_Given instruction_
Quote verbatim everything from the line containing "drafted_block(wall, 0, floor_y, inner_r);" down to the line containing "cad_parts[node].hide_render = cad_parts[node].hide_viewport", with both of those lines included and no others.

################

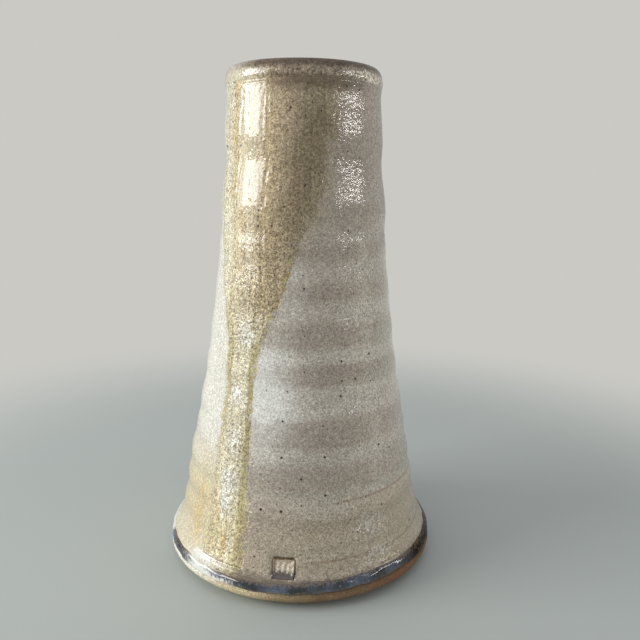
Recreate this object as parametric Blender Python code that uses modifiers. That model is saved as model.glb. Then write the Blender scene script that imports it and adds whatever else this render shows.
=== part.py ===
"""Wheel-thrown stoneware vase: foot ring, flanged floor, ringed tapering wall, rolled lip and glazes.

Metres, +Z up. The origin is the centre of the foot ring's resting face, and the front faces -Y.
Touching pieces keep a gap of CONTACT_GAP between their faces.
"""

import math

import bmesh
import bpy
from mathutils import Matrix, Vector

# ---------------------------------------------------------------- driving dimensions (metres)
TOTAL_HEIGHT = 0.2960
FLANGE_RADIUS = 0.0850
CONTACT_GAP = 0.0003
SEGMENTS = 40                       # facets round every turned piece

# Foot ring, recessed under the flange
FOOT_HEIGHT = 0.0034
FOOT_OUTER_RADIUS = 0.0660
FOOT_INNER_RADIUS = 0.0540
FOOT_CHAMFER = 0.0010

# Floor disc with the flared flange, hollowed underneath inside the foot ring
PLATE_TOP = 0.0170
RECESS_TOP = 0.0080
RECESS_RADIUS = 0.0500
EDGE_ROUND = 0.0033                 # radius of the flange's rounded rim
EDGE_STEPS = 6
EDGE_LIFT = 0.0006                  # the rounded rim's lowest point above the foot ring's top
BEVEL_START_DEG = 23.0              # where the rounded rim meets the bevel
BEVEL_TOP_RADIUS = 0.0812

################

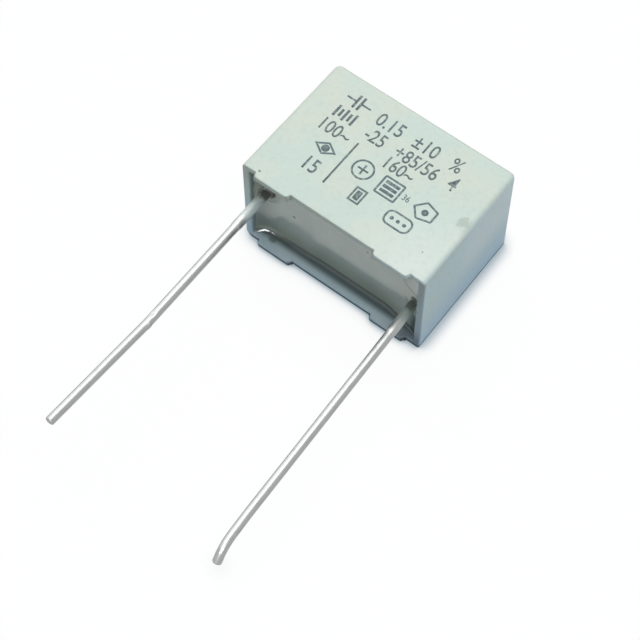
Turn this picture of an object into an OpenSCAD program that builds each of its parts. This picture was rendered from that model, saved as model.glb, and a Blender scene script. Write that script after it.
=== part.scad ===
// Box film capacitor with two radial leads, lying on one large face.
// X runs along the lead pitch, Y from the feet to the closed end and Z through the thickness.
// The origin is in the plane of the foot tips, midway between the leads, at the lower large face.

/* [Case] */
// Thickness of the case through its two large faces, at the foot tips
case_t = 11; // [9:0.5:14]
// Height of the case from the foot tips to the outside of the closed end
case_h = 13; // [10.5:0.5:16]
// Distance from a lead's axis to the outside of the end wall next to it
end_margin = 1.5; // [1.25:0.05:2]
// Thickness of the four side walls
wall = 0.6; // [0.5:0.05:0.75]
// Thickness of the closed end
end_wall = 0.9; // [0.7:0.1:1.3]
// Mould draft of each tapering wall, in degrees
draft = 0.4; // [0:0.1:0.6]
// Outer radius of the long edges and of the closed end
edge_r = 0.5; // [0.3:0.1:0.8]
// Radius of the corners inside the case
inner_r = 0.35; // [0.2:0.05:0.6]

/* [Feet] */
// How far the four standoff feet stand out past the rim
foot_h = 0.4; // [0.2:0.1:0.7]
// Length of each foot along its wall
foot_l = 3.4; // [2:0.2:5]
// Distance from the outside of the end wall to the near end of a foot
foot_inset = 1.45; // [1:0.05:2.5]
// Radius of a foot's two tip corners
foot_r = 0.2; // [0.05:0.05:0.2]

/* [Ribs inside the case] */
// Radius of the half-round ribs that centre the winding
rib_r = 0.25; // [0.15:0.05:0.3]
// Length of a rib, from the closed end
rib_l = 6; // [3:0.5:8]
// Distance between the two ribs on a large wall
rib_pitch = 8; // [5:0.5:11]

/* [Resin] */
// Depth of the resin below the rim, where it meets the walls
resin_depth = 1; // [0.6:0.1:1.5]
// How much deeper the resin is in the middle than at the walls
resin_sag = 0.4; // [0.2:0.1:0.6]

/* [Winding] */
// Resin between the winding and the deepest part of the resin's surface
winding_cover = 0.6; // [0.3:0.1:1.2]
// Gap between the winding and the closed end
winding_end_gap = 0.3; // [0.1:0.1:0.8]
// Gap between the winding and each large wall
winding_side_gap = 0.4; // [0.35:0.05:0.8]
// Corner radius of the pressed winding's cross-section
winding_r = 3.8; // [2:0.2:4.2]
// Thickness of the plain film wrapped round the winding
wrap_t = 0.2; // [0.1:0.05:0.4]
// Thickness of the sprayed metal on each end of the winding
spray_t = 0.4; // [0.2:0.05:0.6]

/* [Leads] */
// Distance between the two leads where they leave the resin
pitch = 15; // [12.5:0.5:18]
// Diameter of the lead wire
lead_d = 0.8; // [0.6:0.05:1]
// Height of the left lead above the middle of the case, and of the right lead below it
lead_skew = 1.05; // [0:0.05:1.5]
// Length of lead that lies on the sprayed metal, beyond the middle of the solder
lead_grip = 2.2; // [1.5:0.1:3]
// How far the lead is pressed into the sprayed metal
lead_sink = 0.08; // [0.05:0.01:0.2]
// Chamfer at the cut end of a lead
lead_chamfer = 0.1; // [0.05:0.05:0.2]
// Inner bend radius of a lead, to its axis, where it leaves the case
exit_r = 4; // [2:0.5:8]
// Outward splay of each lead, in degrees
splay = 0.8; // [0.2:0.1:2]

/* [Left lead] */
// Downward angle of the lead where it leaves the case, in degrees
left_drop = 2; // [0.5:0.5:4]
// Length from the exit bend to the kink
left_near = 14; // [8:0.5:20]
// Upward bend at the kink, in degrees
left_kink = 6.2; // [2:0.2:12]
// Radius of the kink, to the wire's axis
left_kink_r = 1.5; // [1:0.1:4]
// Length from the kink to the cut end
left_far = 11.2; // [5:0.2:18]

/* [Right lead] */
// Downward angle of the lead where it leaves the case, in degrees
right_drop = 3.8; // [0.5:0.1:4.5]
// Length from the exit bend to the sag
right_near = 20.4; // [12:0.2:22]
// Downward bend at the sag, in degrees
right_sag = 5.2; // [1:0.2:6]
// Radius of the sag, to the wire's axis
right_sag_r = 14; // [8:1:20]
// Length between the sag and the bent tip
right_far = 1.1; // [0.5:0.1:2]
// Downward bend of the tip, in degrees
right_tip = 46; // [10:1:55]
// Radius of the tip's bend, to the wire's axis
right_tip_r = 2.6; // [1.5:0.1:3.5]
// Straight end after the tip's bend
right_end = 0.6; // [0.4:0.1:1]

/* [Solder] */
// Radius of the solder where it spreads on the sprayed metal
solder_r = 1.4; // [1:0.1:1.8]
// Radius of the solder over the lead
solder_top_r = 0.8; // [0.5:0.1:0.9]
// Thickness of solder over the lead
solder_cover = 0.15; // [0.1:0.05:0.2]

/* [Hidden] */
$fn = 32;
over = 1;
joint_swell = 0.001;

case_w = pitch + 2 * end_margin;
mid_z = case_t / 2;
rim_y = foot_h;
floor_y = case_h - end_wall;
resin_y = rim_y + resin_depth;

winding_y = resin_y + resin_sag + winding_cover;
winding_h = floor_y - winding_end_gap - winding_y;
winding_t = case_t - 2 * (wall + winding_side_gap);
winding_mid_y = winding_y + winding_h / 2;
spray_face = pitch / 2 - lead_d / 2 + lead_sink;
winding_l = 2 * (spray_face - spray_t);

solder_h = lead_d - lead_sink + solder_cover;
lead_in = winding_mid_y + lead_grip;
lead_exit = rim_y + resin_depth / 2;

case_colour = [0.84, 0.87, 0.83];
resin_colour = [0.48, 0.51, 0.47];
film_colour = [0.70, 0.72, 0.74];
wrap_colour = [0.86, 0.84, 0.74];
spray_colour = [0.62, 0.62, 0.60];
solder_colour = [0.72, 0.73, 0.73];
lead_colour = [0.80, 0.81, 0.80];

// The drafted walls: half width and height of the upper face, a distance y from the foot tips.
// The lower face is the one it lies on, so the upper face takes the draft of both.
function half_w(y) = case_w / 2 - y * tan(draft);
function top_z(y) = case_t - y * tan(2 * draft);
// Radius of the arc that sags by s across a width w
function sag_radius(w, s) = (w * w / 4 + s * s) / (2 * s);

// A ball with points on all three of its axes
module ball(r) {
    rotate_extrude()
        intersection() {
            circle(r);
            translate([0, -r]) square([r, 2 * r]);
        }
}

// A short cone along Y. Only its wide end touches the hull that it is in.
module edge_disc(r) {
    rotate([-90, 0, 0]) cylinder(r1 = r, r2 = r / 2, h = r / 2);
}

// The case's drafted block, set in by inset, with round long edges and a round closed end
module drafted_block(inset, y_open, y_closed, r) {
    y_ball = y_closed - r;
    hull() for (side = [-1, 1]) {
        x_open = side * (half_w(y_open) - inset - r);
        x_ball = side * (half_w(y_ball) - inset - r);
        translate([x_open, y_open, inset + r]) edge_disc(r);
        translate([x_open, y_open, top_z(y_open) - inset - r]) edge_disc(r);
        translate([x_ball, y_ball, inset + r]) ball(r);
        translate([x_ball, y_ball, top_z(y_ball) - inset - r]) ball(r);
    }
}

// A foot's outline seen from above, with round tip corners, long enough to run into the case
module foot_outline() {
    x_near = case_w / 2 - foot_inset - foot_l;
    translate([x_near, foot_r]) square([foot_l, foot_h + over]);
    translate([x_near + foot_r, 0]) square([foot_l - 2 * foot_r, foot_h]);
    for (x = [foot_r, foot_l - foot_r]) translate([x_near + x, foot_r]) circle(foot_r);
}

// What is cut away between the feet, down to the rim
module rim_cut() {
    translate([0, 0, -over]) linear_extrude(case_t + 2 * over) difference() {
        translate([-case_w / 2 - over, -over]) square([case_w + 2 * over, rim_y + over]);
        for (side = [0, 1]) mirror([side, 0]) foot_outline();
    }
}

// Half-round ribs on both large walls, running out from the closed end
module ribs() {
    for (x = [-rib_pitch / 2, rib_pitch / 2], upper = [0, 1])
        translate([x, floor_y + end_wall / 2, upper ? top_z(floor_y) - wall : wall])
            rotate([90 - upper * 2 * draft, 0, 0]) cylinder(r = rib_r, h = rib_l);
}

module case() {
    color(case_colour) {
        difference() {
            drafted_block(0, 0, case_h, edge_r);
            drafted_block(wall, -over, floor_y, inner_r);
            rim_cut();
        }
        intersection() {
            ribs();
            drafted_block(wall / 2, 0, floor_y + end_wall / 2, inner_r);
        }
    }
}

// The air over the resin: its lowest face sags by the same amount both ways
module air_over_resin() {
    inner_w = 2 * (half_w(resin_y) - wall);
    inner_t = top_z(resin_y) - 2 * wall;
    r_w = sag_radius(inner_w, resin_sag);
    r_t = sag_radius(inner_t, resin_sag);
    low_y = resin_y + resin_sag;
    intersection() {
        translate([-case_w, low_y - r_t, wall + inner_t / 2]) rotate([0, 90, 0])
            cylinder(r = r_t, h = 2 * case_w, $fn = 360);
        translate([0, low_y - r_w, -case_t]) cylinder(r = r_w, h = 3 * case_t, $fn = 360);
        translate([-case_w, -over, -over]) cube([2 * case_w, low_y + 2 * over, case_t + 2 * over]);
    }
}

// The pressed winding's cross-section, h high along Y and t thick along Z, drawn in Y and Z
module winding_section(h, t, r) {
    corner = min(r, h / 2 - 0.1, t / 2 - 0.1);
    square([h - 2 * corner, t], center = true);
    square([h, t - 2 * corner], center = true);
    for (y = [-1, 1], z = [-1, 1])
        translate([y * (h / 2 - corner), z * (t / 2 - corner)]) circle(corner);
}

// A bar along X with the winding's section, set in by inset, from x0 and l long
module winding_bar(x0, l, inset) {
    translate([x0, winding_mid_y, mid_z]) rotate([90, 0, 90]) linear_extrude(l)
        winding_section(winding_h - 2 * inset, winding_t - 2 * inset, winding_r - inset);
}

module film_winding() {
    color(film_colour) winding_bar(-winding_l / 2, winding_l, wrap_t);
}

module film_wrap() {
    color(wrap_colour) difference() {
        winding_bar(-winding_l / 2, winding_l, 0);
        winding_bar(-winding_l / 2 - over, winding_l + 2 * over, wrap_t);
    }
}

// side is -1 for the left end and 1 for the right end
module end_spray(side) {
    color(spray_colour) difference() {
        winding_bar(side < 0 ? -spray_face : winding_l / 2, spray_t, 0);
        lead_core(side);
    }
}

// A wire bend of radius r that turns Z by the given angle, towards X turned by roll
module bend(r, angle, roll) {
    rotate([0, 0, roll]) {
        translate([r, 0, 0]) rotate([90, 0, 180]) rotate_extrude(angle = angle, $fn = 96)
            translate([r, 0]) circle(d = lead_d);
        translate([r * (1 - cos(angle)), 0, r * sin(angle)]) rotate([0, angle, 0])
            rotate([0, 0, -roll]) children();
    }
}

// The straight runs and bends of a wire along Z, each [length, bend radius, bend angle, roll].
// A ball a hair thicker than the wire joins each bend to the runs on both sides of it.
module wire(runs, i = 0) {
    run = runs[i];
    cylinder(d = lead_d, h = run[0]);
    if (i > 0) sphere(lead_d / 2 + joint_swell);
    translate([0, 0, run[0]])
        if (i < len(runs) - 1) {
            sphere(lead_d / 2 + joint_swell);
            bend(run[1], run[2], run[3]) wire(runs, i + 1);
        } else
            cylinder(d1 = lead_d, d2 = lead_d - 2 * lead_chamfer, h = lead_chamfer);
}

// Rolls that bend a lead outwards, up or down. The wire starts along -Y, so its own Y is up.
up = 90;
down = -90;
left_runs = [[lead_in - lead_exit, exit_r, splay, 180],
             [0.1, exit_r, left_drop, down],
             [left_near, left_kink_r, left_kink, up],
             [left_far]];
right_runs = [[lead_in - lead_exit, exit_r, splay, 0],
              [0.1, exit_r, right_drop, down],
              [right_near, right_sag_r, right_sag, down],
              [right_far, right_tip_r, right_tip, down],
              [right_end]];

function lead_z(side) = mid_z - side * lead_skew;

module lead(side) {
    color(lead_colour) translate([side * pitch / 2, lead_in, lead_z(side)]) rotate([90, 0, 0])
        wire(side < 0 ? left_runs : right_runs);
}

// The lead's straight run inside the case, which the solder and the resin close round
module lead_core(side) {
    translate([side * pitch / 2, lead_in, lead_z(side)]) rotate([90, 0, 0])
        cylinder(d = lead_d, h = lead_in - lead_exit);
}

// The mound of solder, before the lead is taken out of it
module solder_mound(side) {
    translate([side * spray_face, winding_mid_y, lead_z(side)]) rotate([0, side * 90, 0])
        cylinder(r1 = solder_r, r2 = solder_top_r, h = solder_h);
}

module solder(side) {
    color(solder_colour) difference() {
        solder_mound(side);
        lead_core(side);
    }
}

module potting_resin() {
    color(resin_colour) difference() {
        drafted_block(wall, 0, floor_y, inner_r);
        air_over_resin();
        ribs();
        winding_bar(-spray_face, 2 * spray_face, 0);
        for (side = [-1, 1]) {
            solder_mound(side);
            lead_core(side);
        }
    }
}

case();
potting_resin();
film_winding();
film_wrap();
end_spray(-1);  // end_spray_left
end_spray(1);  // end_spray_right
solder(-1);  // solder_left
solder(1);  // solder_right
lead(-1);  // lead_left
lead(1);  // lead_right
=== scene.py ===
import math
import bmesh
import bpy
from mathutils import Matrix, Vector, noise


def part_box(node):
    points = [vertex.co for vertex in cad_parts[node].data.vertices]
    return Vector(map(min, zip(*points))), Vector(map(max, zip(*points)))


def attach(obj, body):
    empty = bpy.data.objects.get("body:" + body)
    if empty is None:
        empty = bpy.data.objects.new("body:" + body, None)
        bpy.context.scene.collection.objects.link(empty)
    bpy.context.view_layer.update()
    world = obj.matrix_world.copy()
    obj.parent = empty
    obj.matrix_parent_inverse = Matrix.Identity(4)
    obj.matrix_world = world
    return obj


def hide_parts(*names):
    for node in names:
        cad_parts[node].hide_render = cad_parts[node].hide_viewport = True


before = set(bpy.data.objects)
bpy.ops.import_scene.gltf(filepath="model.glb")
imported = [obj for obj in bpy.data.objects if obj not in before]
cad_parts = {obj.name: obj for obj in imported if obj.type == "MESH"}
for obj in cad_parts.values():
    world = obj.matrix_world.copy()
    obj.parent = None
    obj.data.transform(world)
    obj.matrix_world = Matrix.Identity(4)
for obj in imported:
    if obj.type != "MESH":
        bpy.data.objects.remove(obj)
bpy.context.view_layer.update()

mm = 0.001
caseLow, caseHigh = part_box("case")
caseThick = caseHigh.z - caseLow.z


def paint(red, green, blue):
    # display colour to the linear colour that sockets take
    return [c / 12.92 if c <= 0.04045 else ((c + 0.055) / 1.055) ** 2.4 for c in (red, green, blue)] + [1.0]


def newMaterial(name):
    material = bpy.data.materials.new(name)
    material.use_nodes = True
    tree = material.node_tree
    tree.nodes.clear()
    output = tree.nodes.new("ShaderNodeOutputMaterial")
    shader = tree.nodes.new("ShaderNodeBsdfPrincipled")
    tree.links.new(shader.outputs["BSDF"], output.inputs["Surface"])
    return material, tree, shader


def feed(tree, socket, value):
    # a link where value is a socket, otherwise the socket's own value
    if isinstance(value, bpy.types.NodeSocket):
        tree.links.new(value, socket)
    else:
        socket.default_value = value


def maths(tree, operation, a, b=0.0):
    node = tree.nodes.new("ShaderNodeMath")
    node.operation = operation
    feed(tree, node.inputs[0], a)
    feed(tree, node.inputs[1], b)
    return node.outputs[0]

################

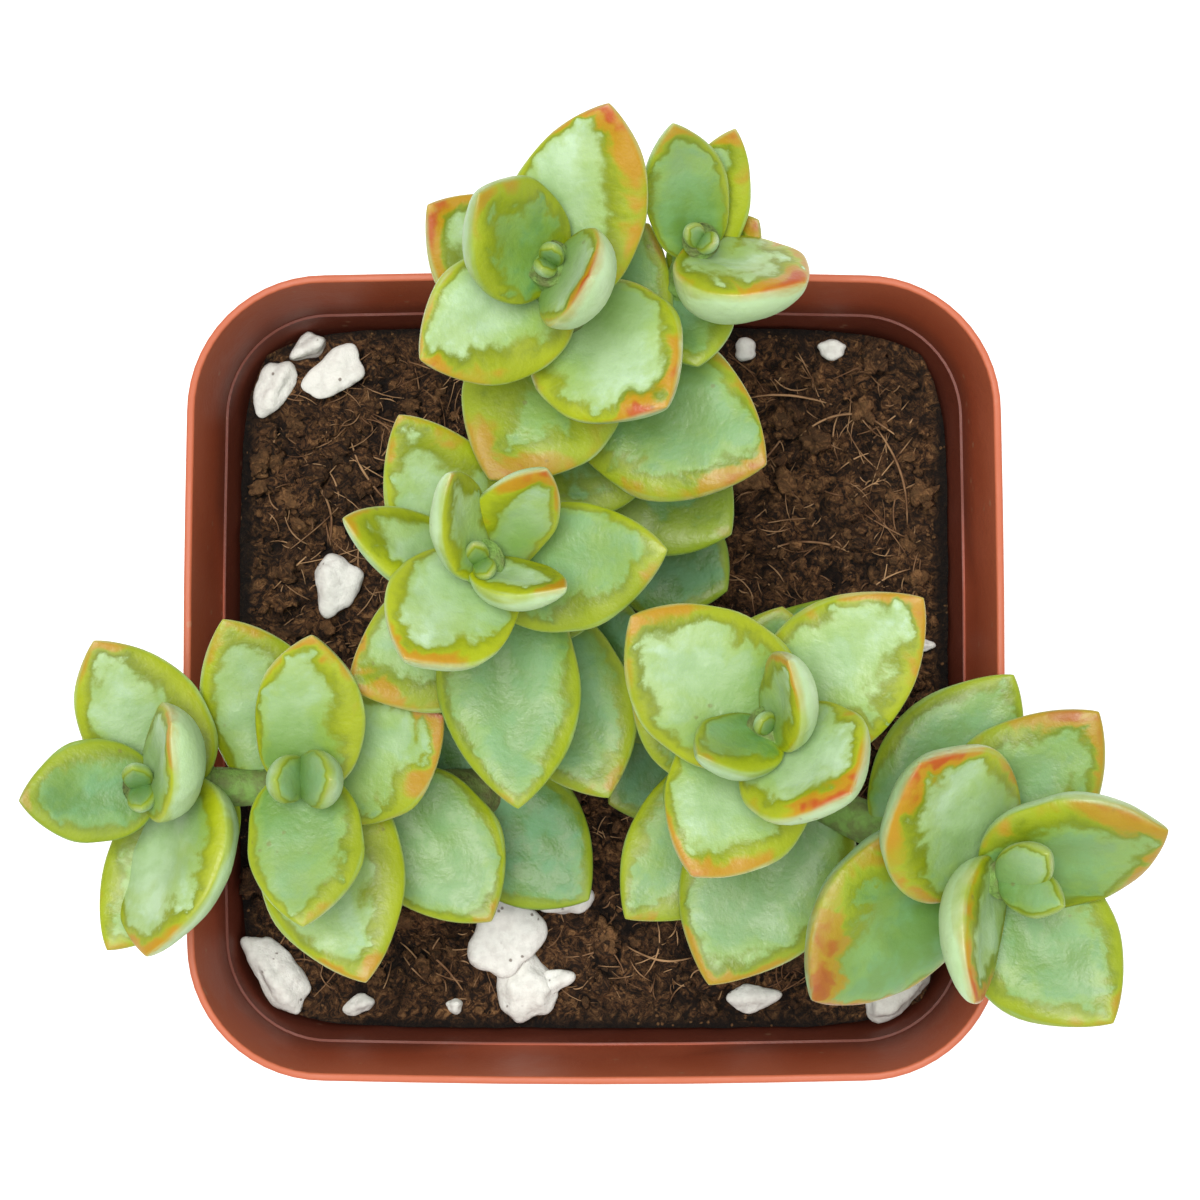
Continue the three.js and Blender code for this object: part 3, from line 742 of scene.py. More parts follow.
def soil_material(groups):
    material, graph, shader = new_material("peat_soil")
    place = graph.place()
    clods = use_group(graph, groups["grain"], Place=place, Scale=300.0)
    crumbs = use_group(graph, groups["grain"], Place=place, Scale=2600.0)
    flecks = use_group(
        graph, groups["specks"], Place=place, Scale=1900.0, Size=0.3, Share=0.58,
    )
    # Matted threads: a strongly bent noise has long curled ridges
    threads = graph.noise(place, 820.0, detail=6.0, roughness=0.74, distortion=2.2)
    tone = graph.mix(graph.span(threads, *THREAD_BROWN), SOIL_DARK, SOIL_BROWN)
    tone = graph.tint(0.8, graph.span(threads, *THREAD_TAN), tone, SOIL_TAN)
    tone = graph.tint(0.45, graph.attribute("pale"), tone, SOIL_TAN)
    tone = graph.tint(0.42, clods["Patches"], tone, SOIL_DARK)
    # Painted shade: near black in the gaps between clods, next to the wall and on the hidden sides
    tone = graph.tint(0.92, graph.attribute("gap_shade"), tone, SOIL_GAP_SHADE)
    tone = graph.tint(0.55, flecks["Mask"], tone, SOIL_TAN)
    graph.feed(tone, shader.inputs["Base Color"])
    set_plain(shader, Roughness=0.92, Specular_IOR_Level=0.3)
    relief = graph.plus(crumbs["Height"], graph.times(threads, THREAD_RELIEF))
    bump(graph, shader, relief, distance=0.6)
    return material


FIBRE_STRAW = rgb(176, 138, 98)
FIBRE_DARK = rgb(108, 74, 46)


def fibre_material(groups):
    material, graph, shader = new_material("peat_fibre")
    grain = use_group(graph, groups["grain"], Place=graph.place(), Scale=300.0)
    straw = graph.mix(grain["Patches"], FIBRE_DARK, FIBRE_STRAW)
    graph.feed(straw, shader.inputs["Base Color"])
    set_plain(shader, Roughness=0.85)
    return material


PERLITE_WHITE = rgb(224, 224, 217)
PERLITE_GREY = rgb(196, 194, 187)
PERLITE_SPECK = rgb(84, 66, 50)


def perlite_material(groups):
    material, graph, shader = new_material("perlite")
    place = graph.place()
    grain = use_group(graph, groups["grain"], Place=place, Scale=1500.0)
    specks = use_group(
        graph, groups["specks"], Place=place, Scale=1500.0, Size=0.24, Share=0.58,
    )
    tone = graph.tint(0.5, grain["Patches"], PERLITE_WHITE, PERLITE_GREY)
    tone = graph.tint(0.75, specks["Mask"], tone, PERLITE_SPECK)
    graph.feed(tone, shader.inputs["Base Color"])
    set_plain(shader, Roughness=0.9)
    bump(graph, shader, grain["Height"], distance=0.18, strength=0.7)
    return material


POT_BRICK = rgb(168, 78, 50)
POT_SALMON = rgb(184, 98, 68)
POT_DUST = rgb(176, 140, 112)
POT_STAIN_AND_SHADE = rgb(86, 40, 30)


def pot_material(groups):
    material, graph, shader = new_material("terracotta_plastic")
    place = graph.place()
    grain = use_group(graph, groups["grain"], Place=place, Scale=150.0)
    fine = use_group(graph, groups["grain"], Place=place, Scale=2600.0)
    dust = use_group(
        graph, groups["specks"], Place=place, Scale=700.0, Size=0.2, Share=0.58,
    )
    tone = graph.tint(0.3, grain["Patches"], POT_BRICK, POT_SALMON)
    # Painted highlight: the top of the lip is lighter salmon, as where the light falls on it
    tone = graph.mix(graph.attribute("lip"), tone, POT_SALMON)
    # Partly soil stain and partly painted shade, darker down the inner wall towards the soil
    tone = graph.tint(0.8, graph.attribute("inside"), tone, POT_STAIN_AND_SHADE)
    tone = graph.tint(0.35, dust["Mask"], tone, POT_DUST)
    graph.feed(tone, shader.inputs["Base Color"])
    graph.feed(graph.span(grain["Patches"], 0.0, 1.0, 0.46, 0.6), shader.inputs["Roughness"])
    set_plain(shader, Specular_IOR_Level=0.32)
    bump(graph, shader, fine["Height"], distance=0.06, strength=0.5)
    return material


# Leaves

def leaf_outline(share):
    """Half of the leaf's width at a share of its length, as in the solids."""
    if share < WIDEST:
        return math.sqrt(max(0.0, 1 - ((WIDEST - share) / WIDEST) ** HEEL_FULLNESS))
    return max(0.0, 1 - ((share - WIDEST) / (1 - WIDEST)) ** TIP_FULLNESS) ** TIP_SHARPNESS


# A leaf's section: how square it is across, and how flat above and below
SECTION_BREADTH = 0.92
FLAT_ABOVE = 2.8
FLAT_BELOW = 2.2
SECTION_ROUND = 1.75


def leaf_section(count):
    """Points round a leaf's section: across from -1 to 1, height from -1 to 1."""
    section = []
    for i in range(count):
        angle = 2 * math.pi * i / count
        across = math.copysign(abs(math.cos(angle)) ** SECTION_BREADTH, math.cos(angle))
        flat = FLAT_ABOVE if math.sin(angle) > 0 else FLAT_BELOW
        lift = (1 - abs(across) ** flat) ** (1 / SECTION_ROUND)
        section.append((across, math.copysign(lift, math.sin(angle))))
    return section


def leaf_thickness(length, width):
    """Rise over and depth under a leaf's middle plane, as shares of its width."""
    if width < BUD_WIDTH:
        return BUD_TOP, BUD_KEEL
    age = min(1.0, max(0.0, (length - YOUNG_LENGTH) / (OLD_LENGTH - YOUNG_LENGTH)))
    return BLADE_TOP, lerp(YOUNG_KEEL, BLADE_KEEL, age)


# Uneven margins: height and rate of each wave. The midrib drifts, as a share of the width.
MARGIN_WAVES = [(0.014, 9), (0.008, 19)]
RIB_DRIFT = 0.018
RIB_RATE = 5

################

_Exercise response_
        drafted_block(wall, 0, floor_y, inner_r);
        air_over_resin();
        ribs();
        winding_bar(-spray_face, 2 * spray_face, 0);
        for (side = [-1, 1]) {
            solder_mound(side);
            lead_core(side);
        }
    }
}

case();
potting_resin();
film_winding();
film_wrap();
end_spray(-1);  // end_spray_left
end_spray(1);  // end_spray_right
solder(-1);  // solder_left
solder(1);  // solder_right
lead(-1);  // lead_left
lead(1);  // lead_right
=== scene.py ===
import math
import bmesh
import bpy
from mathutils import Matrix, Vector, noise


def part_box(node):
    points = [vertex.co for vertex in cad_parts[node].data.vertices]
    return Vector(map(min, zip(*points))), Vector(map(max, zip(*points)))


def attach(obj, body):
    empty = bpy.data.objects.get("body:" + body)
    if empty is None:
        empty = bpy.data.objects.new("body:" + body, None)
        bpy.context.scene.collection.objects.link(empty)
    bpy.context.view_layer.update()
    world = obj.matrix_world.copy()
    obj.parent = empty
    obj.matrix_parent_inverse = Matrix.Identity(4)
    obj.matrix_world = world
    return obj


def hide_parts(*names):
    for node in names:
        cad_parts[node].hide_render = cad_parts[node].hide_viewport = True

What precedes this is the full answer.